Utopique ? «L'utopie est simplement ce qui n'a pas encore été essayé» disait Théodore Monod. Alors essayons. Ce n'est pas facile ? Et depuis quand un idéal serait-il facile à atteindre ? D'après Renan : «Le but d'une vie noble doit être une poursuite idéale et désintéressée», alors poursuivons cet idéal, peut-être sans jamais l'atteindre, mais au moins pourrons-nous dire que nous avons tout tenté et au moins nous serons-nous ennoblis.

Tout le reste : les "intérêts de la vie matérielle", nous abaisse peu ou prou. Certes, on ne peut se dégager des devoirs et "contingences de la vie quotidienne", mais on doit s'en dégager dès qu'on peut, pour prendre de la hauteur et respirer.

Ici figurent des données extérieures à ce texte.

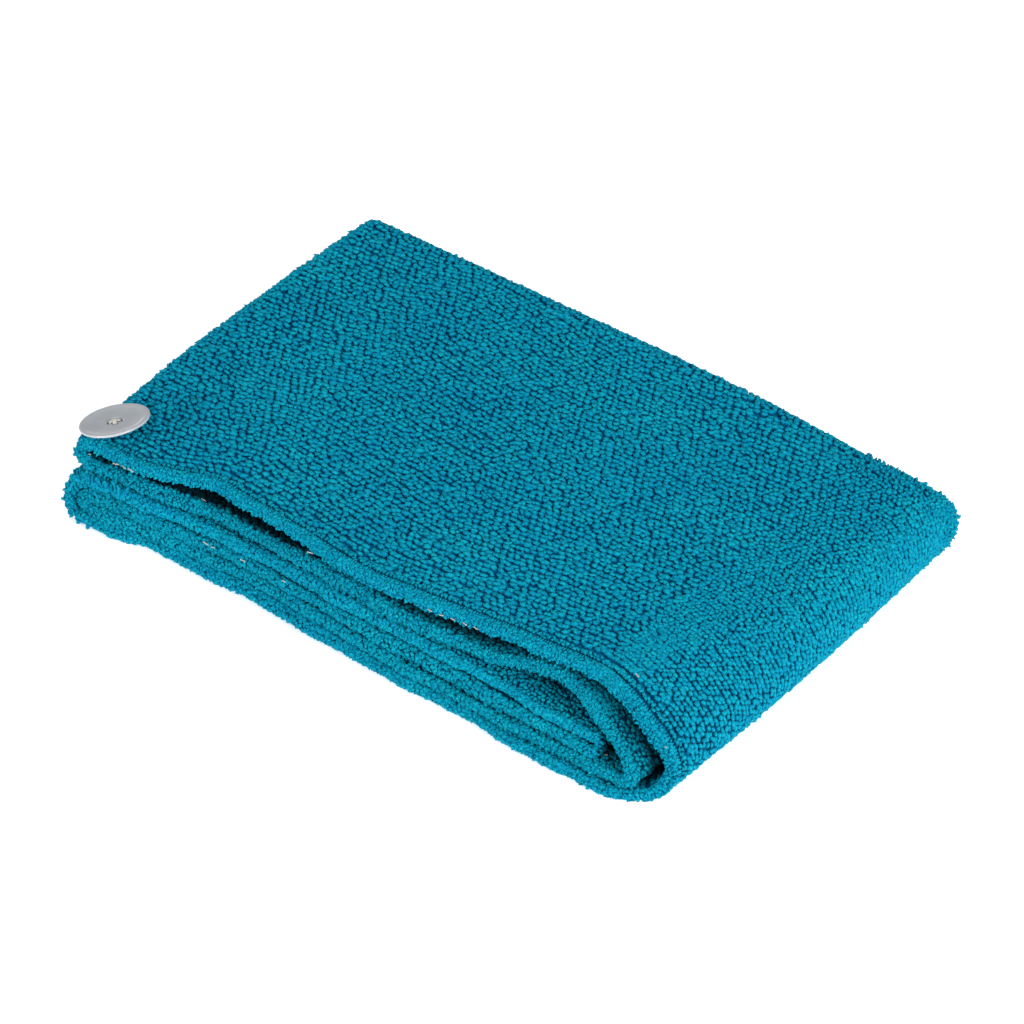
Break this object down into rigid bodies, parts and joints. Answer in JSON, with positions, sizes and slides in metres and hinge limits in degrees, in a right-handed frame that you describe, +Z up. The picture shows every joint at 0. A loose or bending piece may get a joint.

Il ne s'agit pas d'aspirer à la sainteté, même laïque, il s'agit de devenir meilleur avant d'expirer, de ne pas vendre son âme et mourir idiot, car le reste, nous ne l'emporterons pas au paradis.

Une fois devenu grand, physiquement et psychiquement, chercher à s'élever, à se grandir, intellectuellement et moralement : voilà le défi de toute une vie. Et pour cela, il faut ne jamais se résigner – «La seule dignité de l'homme : la révolte tenace contre sa condition» (Albert Camus) -, et ne jamais oublier qu'«on ne se grandit que dans la mesure où l'on se donne à quelque chose de plus haut que soi» (Antoine de Saint-Exupéry).